### Task description
From the listing below, extract each line containing the string "between".
□ □ □ □ □ □ □
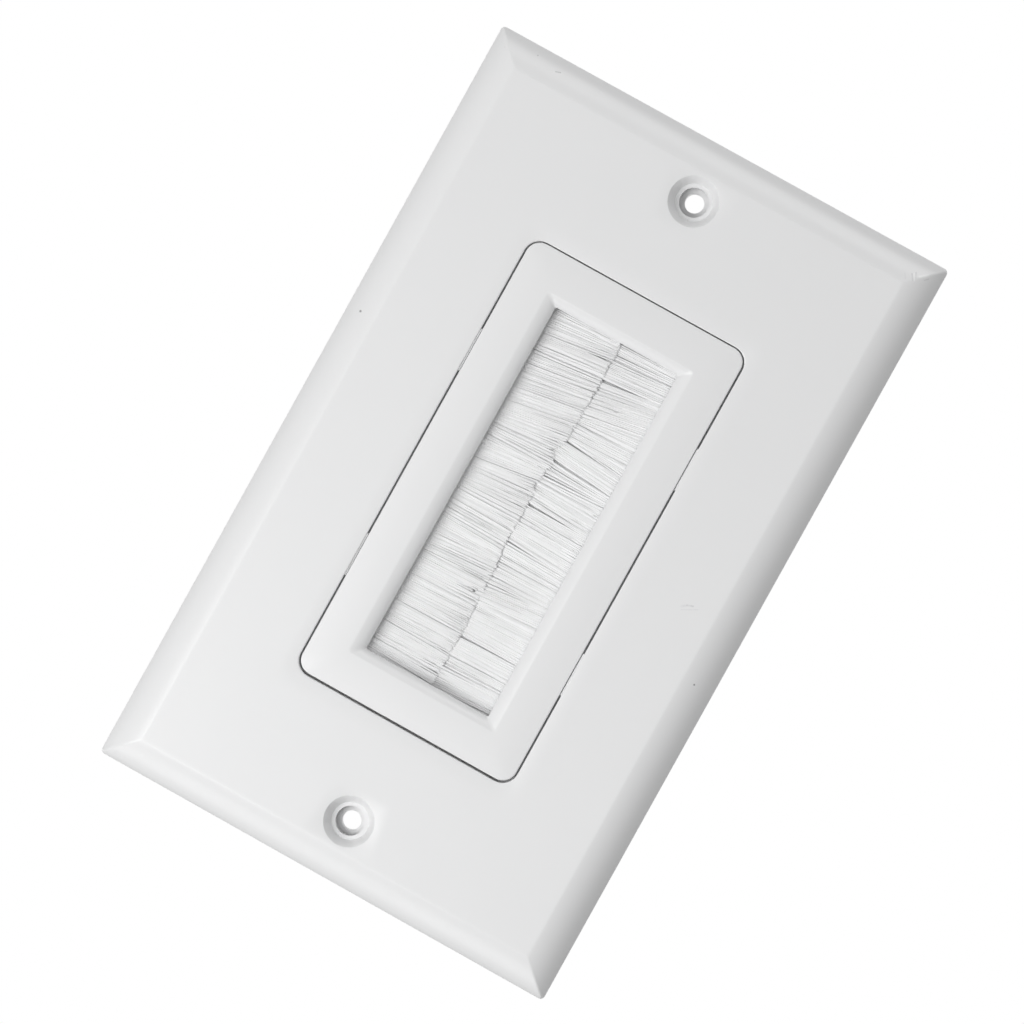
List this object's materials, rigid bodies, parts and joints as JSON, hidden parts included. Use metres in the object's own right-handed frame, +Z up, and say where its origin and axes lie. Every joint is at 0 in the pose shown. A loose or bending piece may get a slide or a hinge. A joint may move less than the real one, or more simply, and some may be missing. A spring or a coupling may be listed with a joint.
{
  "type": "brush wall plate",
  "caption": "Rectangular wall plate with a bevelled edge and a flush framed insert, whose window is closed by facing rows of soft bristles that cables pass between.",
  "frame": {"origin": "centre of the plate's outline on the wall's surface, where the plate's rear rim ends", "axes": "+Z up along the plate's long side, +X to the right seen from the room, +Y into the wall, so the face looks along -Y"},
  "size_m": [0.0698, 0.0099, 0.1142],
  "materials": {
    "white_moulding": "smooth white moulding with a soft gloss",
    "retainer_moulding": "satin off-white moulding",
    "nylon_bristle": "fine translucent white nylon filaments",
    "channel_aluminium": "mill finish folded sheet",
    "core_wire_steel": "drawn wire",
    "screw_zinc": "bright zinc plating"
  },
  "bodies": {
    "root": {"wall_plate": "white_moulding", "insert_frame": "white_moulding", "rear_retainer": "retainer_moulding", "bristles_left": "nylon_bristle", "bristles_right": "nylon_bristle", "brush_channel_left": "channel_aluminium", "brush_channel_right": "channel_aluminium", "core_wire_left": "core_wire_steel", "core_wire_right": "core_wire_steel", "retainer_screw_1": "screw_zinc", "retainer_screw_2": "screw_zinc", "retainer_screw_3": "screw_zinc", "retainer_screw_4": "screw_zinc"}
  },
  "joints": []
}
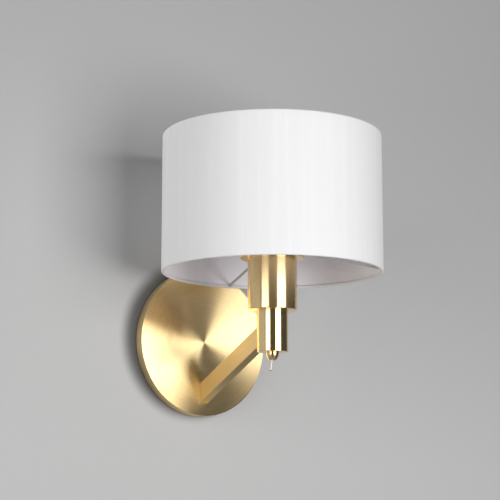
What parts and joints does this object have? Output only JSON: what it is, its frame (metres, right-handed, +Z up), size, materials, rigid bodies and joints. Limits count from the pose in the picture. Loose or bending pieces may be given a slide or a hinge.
□ □ □ □ □ □ □
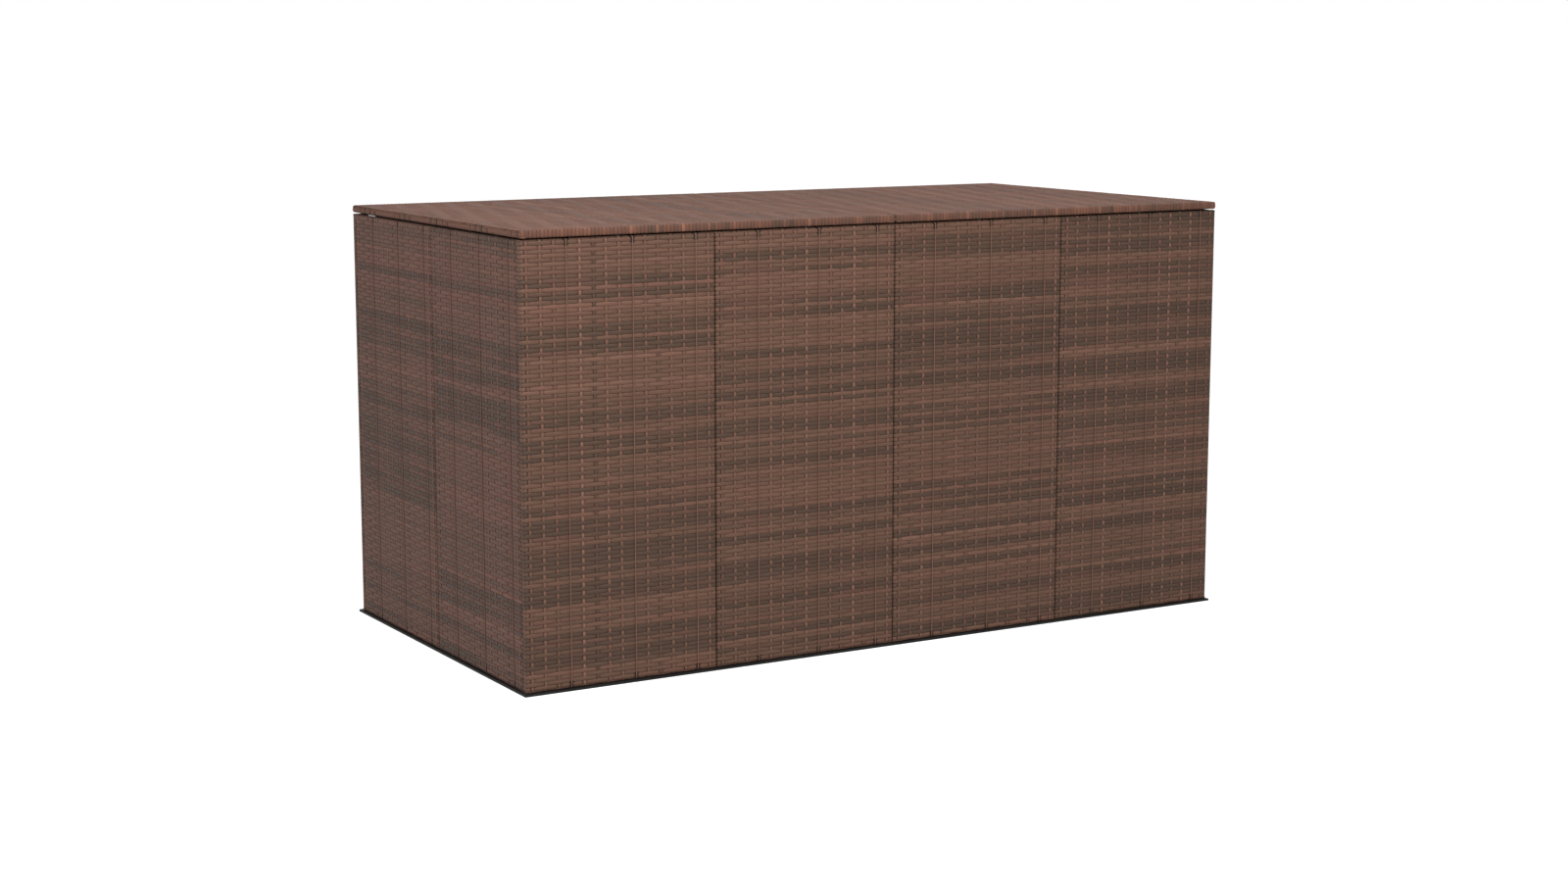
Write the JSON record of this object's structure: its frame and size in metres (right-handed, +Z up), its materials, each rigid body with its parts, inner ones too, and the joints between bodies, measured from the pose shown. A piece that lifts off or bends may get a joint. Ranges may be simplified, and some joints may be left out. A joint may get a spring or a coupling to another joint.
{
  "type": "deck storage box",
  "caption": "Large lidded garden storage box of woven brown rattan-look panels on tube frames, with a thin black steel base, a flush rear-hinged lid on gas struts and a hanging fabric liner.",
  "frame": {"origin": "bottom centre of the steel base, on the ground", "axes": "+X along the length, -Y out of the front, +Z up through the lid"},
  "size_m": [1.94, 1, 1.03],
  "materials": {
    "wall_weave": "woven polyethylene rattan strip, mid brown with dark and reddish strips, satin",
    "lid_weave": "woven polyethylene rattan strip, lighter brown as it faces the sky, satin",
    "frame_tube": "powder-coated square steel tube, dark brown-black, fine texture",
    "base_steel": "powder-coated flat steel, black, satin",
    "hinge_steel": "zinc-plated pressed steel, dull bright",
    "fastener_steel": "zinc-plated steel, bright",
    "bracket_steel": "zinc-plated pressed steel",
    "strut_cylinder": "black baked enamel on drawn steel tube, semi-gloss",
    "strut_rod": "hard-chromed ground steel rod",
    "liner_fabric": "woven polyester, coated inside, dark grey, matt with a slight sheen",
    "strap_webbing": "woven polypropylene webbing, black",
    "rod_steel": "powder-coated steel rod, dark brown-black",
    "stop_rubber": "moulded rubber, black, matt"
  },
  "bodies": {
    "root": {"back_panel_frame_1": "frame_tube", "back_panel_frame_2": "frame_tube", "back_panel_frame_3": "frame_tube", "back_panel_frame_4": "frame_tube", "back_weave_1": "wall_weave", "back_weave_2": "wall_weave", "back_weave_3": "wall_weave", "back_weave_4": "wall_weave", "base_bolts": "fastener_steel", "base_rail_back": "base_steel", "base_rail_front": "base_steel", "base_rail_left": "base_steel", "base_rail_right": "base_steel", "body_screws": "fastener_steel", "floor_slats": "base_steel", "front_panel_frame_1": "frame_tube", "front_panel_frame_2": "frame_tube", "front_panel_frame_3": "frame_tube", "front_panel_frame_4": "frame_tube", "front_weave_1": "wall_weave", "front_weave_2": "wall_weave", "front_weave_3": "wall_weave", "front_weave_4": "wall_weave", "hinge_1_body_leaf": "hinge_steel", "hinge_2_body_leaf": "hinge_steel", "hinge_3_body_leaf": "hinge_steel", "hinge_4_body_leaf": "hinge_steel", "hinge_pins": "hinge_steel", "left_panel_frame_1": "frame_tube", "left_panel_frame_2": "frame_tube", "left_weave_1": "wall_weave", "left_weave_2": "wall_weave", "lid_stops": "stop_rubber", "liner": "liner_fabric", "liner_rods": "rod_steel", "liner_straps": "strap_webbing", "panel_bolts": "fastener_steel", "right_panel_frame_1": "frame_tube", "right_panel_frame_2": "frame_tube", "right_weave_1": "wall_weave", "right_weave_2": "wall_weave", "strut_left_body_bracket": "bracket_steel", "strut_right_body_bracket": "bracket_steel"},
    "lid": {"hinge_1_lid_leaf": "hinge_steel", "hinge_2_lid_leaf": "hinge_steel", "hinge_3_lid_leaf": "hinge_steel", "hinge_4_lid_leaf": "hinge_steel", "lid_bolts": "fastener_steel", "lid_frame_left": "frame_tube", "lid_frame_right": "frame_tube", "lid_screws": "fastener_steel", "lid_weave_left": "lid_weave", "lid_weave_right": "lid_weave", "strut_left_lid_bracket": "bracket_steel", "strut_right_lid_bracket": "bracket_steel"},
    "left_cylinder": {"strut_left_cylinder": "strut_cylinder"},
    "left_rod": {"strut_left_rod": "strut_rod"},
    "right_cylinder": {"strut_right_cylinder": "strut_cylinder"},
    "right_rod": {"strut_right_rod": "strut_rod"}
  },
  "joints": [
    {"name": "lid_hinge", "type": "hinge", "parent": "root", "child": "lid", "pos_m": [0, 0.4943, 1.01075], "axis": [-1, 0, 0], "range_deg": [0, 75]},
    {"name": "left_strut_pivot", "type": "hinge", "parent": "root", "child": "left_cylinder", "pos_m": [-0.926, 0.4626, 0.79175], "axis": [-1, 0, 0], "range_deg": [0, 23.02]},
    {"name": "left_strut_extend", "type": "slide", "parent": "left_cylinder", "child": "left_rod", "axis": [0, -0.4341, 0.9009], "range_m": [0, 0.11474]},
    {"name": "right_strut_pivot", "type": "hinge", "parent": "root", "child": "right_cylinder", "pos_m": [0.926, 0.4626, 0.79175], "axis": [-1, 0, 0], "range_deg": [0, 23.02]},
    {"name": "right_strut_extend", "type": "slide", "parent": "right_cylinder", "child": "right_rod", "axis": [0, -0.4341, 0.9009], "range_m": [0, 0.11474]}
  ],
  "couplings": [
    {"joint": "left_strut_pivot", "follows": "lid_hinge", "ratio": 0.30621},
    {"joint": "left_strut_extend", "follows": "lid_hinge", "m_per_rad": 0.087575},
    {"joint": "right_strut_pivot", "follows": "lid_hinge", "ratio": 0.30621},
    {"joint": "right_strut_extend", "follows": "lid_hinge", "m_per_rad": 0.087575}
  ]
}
□ □ □ □ □ □ □
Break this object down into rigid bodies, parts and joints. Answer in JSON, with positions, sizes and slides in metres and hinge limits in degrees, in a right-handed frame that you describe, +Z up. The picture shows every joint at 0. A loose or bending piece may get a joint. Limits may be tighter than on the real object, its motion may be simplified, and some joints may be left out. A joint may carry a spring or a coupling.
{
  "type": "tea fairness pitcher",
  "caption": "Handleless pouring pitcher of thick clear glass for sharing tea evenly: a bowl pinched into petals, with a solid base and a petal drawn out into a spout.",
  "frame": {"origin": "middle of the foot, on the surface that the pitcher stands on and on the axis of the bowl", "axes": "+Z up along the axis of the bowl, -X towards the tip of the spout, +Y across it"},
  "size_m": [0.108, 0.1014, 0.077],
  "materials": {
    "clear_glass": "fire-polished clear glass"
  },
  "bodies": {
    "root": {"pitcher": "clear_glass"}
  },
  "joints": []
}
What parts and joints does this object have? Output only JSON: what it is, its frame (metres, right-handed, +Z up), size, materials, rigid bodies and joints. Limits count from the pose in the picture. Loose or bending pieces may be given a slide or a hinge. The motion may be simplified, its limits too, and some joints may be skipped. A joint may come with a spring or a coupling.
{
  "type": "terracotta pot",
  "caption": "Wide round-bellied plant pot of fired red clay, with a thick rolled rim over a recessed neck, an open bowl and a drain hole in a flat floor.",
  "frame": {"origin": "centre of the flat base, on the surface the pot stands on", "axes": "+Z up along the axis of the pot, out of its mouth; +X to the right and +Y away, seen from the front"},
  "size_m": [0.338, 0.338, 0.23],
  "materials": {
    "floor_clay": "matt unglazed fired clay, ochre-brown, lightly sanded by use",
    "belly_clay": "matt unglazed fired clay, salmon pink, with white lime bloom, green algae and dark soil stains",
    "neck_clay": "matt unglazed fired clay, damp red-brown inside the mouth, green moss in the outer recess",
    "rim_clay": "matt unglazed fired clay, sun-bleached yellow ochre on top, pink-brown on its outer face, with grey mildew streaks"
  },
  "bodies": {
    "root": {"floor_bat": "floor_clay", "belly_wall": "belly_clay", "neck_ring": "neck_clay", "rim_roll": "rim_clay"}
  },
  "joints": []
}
□ □ □ □ □ □ □
### Task result
  "caption": "Rectangular wall plate with a bevelled edge and a flush framed insert, whose window is closed by facing rows of soft bristles that cables pass between.",
Write the JSON record of this object's structure: its frame and size in metres (right-handed, +Z up), its materials, each rigid body with its parts, inner ones too, and the joints between bodies, measured from the pose shown. A piece that lifts off or bends may get a joint. Ranges may be simplified, and some joints may be left out. A joint may get a spring or a coupling to another joint.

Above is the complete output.